Comme l'a montré un récent rapport de la commission des affaires économiques 5 ( * ) , l'État s'est engagé dans la voie d'« une opération aux contours flous, à la logique déjà dépassée, présentant des risques non négligeables de transfert de production et de savoir-faire ». Les Chantiers représentent en effet un leader industriel innovant et de rang mondial, maillon essentiel de notre souveraineté économique et militaire. Or les choix du Gouvernement, qui devrait avoir pour principale boussole la protection de ces atouts, suscitent des craintes :

• le modèle industriel (de surproduction) et la stratégie de l'italien Fincantieri interrogent ses réelles motivations et suggèrent que la production pourrait être rapatriée en Italie. En outre, l'entreprise entretient des liens de plus en plus étroits avec le chinois CSSC 6 ( * ) pouvant conduire à des transferts d'une technologie pourtant essentielle à notre stratégie industrielle ;

• rien ne permet de s'assurer que les engagements de Fincantieri seront respectés, d'autant que le Gouvernement n'a pas souhaité répondre quant à un éventuel mécanisme de sanction en cas de manquement.
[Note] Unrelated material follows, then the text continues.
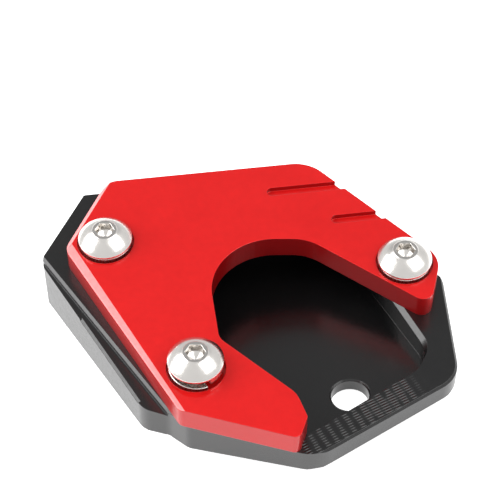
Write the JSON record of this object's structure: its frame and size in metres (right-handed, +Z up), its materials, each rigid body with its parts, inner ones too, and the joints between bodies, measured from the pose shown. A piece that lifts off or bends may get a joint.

En cherchant à se désengager au plus vite des Chantiers de l'Atlantique, l'État actionnaire prend donc le risque de fragiliser l'autonomie stratégique et la souveraineté industrielle de la France, à rebours de sa vocation première.


* 3 Le poids du secteur de l'énergie dans la valorisation totale du portefeuille côté de l'APE fluctue depuis le 31 décembre 2015 entre 45,5 % et 55,1 %.

* 4 L'État détenait plus de 70 % de Gaz de France en 2004, conformément à la loi.

* 5 Rapport d'information n° 84 (2020-2021) de Mme Sophie PRIMAS, fait au nom de la commission des affaires économiques du Sénat, « Le projet de cession des Chantiers de l'Atlantique : éviter l'erreur stratégique, construire l'avenir ».

* 6 China State Shipbuilding Corporation.